Les éléments du récit homérique.

Celui-ci toutefois est assez grossièrement fait pour qu’on puisse, rien qu’à l’œil, essayer d’y reconnaître les teintes propres à quelques-uns de ses éléments. La teinte dominante est la teinte « mycénienne ». Elle est à fond d’or : ce sont les trésors d’Agamemnon qui, dans cette forme de la légende, sont le centre du décor — ces trésors fameux de « l’opulente Mycènes » (πολυχρύσοιο Μυκήνης), qui, dans la scène finale, viennent encore s’accroître de tout l’or troyen que les vaisseaux de Ménélas apportent aux rives d’Argolide (γ 312). Égisthe est le héros du récit. C’est un aventurier hardi et tenace, qui veut le pouvoir et l’or, et, pour les obtenir, méprise même les avertissements du Ciel. Il est ainsi l’artisan de sa perte et ajoute par sa folie aux peines que le Destin lui avait réservées (α 33 suiv.). Clytemnestre au contraire n’est qu’une femme « honnête » (γ 266), mais sans volonté. Elle ne prend pas de part au meurtre d’Agamemnon[1]. Quand Oreste revient en vengeur, il n’a donc pas à la frapper. Le seul criminel, c’est Égisthe, qui a volé la femme de son roi, en même temps que son trône et ses richesses. Ce qu’a d’odieux la situation de Clytemnestre, épouse du meurtrier d’Agamemnon, disparaît dès qu’a succombé le coupable : la mort d’Égisthe justifie Clytemnestre. Elle rentre dans le gynécée, où elle vieillit respectée, comme Hélène dans le palais de Ménélas.

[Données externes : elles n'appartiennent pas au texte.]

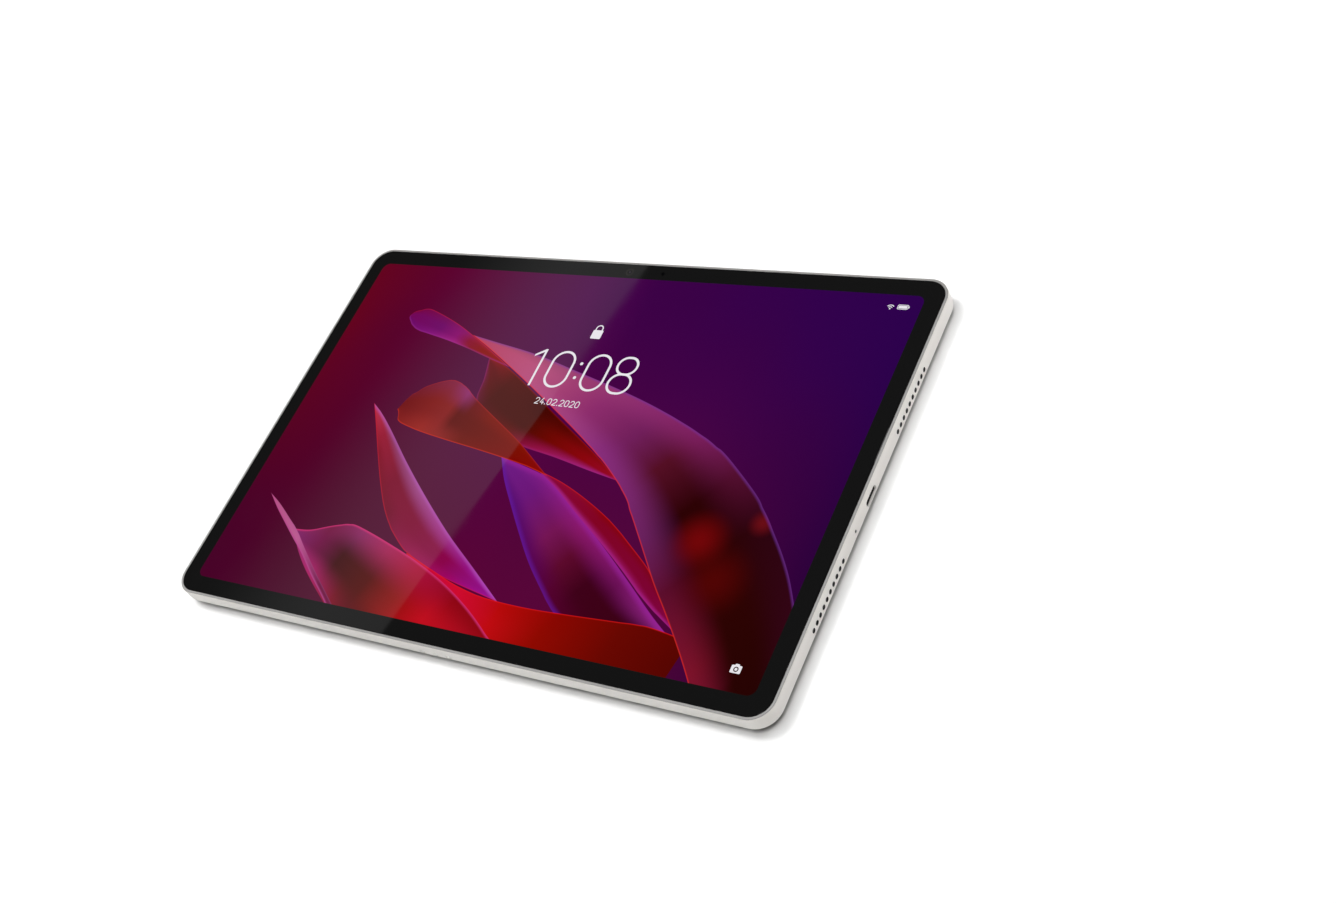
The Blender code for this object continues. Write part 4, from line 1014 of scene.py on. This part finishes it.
def microphone_felt(material):
    """The dark felt behind the microphone hole, in line with the speaker meshes."""
    low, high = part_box("speaker_mesh_right_top")
    sound_line = middle("speaker_mesh_right_top").z
    shape = bmesh.new()
    prism(shape, arc((0.0, 0.0), FELT_RADIUS, 0, 345, 23), low[0] / MM, high[0] / MM)
    onto_x = Matrix(((0, 0, 1, 0), (1, 0, 0, middle("microphone").y), (0, 1, 0, sound_line), (0, 0, 0, 1)))
    shape.transform(onto_x)
    new_piece("microphone_felt", shape, material, "chassis", smooth=False)


PAD_COUNT = 12
PAD_PITCH = 0.5
PAD_SIZE = (2.6, 0.28)
PAD_INSET = 1.9
PAD_BOTTOM, PAD_TOP = 0.004, 0.03


def port_pads():
    """The gold contacts on both sides of the tongue in the port."""
    tones = ((200, 160, 86), (222, 186, 116))
    gold = plain("gold_pads", tones, 1.0, (0.2, 0.3), grain=(0.05, 0.001), metallic=1.0)
    low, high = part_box("usb_c_tongue")
    pad = box_outline((high[0] / MM - PAD_INSET, 0.0), PAD_SIZE, 0.08, 2)
    for name, height, side in (("upper", high[2] / MM, 1), ("lower", low[2] / MM, -1)):
        shape = bmesh.new()
        for index in range(PAD_COUNT):
            across = (index - (PAD_COUNT - 1) / 2) * PAD_PITCH
            outline = [(x, across + y) for x, y in pad]
            prism(shape, outline, *sorted((height + side * PAD_BOTTOM, height + side * PAD_TOP)))
        new_piece(f"port_pads_{name}", shape, gold, "chassis", smooth=False)


# Putting the finishes on


def dress():
    """Gives every CAD node its finish."""
    shine = dict(metallic=1.0)
    ring = ring_finish()
    gasket = plain("foam_black", ((20, 20, 20), (30, 30, 30)), 1.0, (0.8, 0.95), grain=(0.15, 0.03))
    black = plain("gloss_black", ((9, 9, 10), (16, 16, 17)), 8.0, (0.07, 0.13), grain=(1.0, 0.0006), coat=0.6)
    steel_tones, tin_tones = ((150, 150, 151), (178, 178, 178)), ((178, 178, 174), (204, 204, 200))
    grey_tones, plastic_tones = ((138, 136, 134), (146, 144, 142)), ((24, 24, 25), (34, 34, 35))
    nickel_tones, silver_tones = ((166, 166, 160), (190, 190, 184)), ((222, 221, 216), (238, 237, 233))
    drawn = dict(grain=(0.1, 0.0015), stretch=(1.0, 6.0, 6.0), **shine)
    finishes = {
        "shell": shell_finish(),
        "band": gloss_finish("gloss_band", ((227, 224, 217), (230, 228, 221))),
        "lens_ring": ring,
        "lens_black": black,
        "lens_glass": black,
        "flash_lens": flash_finish(),
        "flash_led": plain("phosphor", ((232, 204, 96), (244, 222, 130)), 0.6, (0.5, 0.7), grain=(0.08, 0.006)),
        "front_glass": screen_finish(),
        "frame": plain("border_grey", grey_tones, 12.0, (0.36, 0.5), grain=(0.1, 0.0015)),
        "gasket": gasket,
        "display": plain("panel_dark", ((30, 8, 34), (44, 12, 50)), 40.0, (0.15, 0.25), grain=(0.1, 0.0005)),
        "steel": plain("drawn_steel", steel_tones, 4.0, (0.25, 0.4), **drawn),
        "tinned": plain("tinned_steel", tin_tones, 5.0, (0.22, 0.36), grain=(0.2, 0.001), **shine),
        "flex": flex_finish(),
        "board": board_finish(),
        "chip": plain("moulded_chip", ((26, 26, 28), (36, 36, 38)), 3.0, (0.45, 0.6), grain=(0.08, 0.004)),
        "battery": foil_finish(),
        "black_plastic": plain("moulded_black", plastic_tones, 4.0, (0.42, 0.58), grain=(0.12, 0.004)),
        "magnet": plain("nickel_plate", nickel_tones, 3.0, (0.2, 0.32), grain=(0.2, 0.001), **shine),
        "contact": plain("silver_plate", silver_tones, 1.5, (0.2, 0.32), grain=(0.08, 0.001), metallic=0.9),
        "diaphragm": plain("cone_film", ((62, 62, 65), (78, 78, 81)), 2.0, (0.5, 0.65), grain=(0.2, 0.004)),
        "mesh": mesh_finish(),
    }
    own = {
        "camera_cover": gloss_finish("gloss_cover", ((240, 237, 231), (243, 241, 236))),
        # The port's steel shell is coloured near black: painted shade deep in the port
        "usb_c_shell": plain("port_shell_painted_shade", ((11, 11, 12), (19, 19, 20)), 4.0, (0.5, 0.65), grain=(0.1, 0.002)),
    }
    for part in frame["record"]["subparts"]:
        mesh = frame["nodes"][part["node"]].data
        for index in range(len(mesh.materials)):
            mesh.materials[index] = own.get(part["node"]) or finishes[part["material_slot"]]
    flash_ring(ring)
    microphone_felt(gasket)


# Camera, floor and lights, in metres

PAINTED_SHADOW_HALF = Vector((0.1449, 0.094, 0.0))
PAINTED_SHADOW_CORNER = 0.0096
PAINTED_SHADOW_BLUR = 0.003
FLOOR_SIZE = 8.0
HAZE_START, HAZE_END = 0.6, 1.8


def add_camera():
    data = bpy.data.cameras.new("camera")
    data.lens = 46.31
    data.sensor_width = 36.0
    data.shift_x, data.shift_y = 0.0273, 0.0201
    data.clip_start = 0.01
    camera = bpy.data.objects.new("camera", data)
    right, up, back = (0.81421, 0.40407, -0.41689), (-0.11596, 0.81677, 0.56519), (0.56888, -0.41184, 0.71187)
    turn = Matrix((right, up, back)).transposed().to_4x4()
    camera.matrix_world = Matrix.Translation((0.41805, -0.27619, 0.47108)) @ turn
    bpy.context.scene.collection.objects.link(camera)
    bpy.context.scene.camera = camera


def add_floor():
    """A pale floor, with a painted shadow under the tablet and white far off. From below, light and sight pass
    through it.
    """
    shape = bmesh.new()
    bmesh.ops.create_grid(shape, x_segments=8, y_segments=8, size=FLOOR_SIZE)
    mesh = bpy.data.meshes.new("floor")
    shape.to_mesh(mesh)
    shape.free()
    floor = bpy.data.objects.new("floor", mesh)
    bpy.context.scene.collection.objects.link(floor)
    graph = Graph("pale_floor")
    tone = graph.ramp(graph.noise(400.0), ((0.3, (250, 250, 250)), (0.7, (252, 252, 252))))
    # Painted shadow: the floor under the tablet is darkened
    past = graph.past_corner(graph.place, PAINTED_SHADOW_HALF, PAINTED_SHADOW_CORNER)
    beneath = graph.mapped(past, PAINTED_SHADOW_CORNER, PAINTED_SHADOW_CORNER - PAINTED_SHADOW_BLUR)
    tone = graph.mix(beneath, tone, srgb(40, 40, 40))
    far = graph.mapped(graph.vector("LENGTH", graph.place), HAZE_START, HAZE_END)
    haze = graph.maths("MULTIPLY", far, graph.node("LightPath").outputs["Is Camera Ray"])
    graph.set(Base_Color=tone, Roughness=0.9, Specular_IOR_Level=0.1)
    graph.set(Emission_Color=srgb(255, 255, 255), Emission_Strength=haze)
    below = graph.node("NewGeometry").outputs["Backfacing"]
    passed = graph.maths("GREATER_THAN", graph.node("LightPath").outputs["Transparent Depth"], 0.5)
    clear = graph.node("BsdfTransparent").outputs[0]
    blend = graph.node("MixShader", {0: graph.maths("MAXIMUM", below, passed)})
    graph.put(blend.inputs[1], graph.shader.outputs[0])
    graph.put(blend.inputs[2], clear)
    graph.put(graph.tree.nodes["Material Output"].inputs["Surface"], blend.outputs[0])
    mesh.materials.append(graph.material)


def add_area_light(name, place, target, size, radiance):
    """A white rectangular light that faces a point, with a brightness per area."""
    data = bpy.data.lights.new(name, "AREA")
    data.shape = "RECTANGLE"
    data.size, data.size_y = size
    data.energy = radiance * math.pi * size[0] * size[1]
    light = bpy.data.objects.new(name, data)
    light.location = place
    light.rotation_euler = (Vector(place) - Vector(target)).to_track_quat("Z", "Y").to_euler()
    bpy.context.scene.collection.objects.link(light)
    return light


def add_glare_panel():
    """A dim hanging panel, whose reflection is the slanted sheen on the glass, crisp on one side."""
    near, far = Vector((-0.527, 0.573, 0.61)), Vector((-0.605, 0.145, 0.61))
    heading = (near - far).normalized()
    inward = Vector((heading.y, -heading.x, 0.0))
    width, length = 0.24, 1.0
    centre = (near + far) / 2 - inward * width / 2
    light = add_area_light("glare_panel", centre, centre - Vector((0, 0, 1)), (width, length), 0.29)
    axes = Matrix((inward, heading, inward.cross(heading))).transposed().to_4x4()
    light.matrix_world = Matrix.Translation(centre) @ axes
    light.data.use_nodes = True
    tree = light.data.node_tree
    emission = tree.nodes["Emission"]
    place = tree.nodes.new("ShaderNodeNewGeometry").outputs["Parametric"]
    parts = tree.nodes.new("ShaderNodeSeparateXYZ")
    fade = tree.nodes.new("ShaderNodeMapRange")
    fade.interpolation_type = "SMOOTHSTEP"
    tree.links.new(place, parts.inputs[0])
    tree.links.new(parts.outputs["X"], fade.inputs["Value"])
    fade.inputs["From Min"].default_value = 0.0
    fade.inputs["From Max"].default_value = 0.7
    tree.links.new(fade.outputs["Result"], emission.inputs["Strength"])


def add_world():
    """White to the camera, and to everything that reflects it dim above and brighter below."""
    world = bpy.data.worlds.new("studio")
    bpy.context.scene.world = world
    world.use_nodes = True
    nodes, links = world.node_tree.nodes, world.node_tree.links
    background = nodes["Background"]
    seen = nodes.new("ShaderNodeLightPath").outputs["Is Camera Ray"]
    height = nodes.new("ShaderNodeSeparateXYZ")
    links.new(nodes.new("ShaderNodeTexCoord").outputs["Generated"], height.inputs[0])
    dim = nodes.new("ShaderNodeMapRange")
    level = nodes.new("ShaderNodeMapRange")
    for name, value in (("From Min", -0.2), ("From Max", 0.1), ("To Min", 0.16), ("To Max", 0.012)):
        dim.inputs[name].default_value = value
    links.new(height.outputs["Z"], dim.inputs["Value"])
    links.new(dim.outputs["Result"], level.inputs["To Min"])
    links.new(seen, level.inputs["Value"])
    links.new(level.outputs["Result"], background.inputs["Strength"])
    background.inputs["Color"].default_value = (1.0, 1.0, 1.0, 1.0)


def add_lights():
    origin = (0.0, 0.0, 0.0)
    add_area_light("overhead", (0.1, -0.1, 2.6), origin, (2.2, 2.2), 3.4)
    add_area_light("key", (-0.6, 0.22, 1.9), origin, (0.4, 0.4), 29.0)
    add_area_light("low_key", (-2.4, 0.5, 1.3), origin, (0.5, 0.5), 16.0)
    add_area_light("right_fill", (0.36, 0.22, 0.24), (0.145, 0.0, 0.005), (0.15, 0.15), 4.5)
    add_area_light("front_fill", (1.0, -1.3, 0.8), origin, (0.5, 0.5), 2.7)
    add_area_light("under", (0.0, 0.0, -2.4), origin, (1.8, 1.8), 4.9)
    add_area_light("under_side", (0.9, 0.7, -1.1), origin, (0.25, 0.7), 4.0)
    add_area_light("under_low", (-1.0, -0.6, -1.0), origin, (0.2, 0.6), 3.0)
    add_glare_panel()


bpy.context.scene.view_settings.view_transform = "Standard"
add_camera()
add_floor()
add_world()
add_lights()
dress()
screen_icons()
lens_pieces()
port_pads()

Si ce dénouement ne nous est point formellement attesté, il est du moins celui qui s’accorde le mieux avec les autres données de la légende primitive, celui aussi qui nous fait le mieux comprendre pourquoi, dans l’Odyssée[2], hommes et dieux célèbrent à l’envi, sans un mot de réserve, la vengeance d’Oreste.

Mais, à côté de cette Clytemnestre, dont le rôle est entiè-

  1. Cf. γ 194 et δ 529, où le guet-apens est donné comme l’œuvre du seul Égisthe.
  2. Voyez surtout α 298 suiv.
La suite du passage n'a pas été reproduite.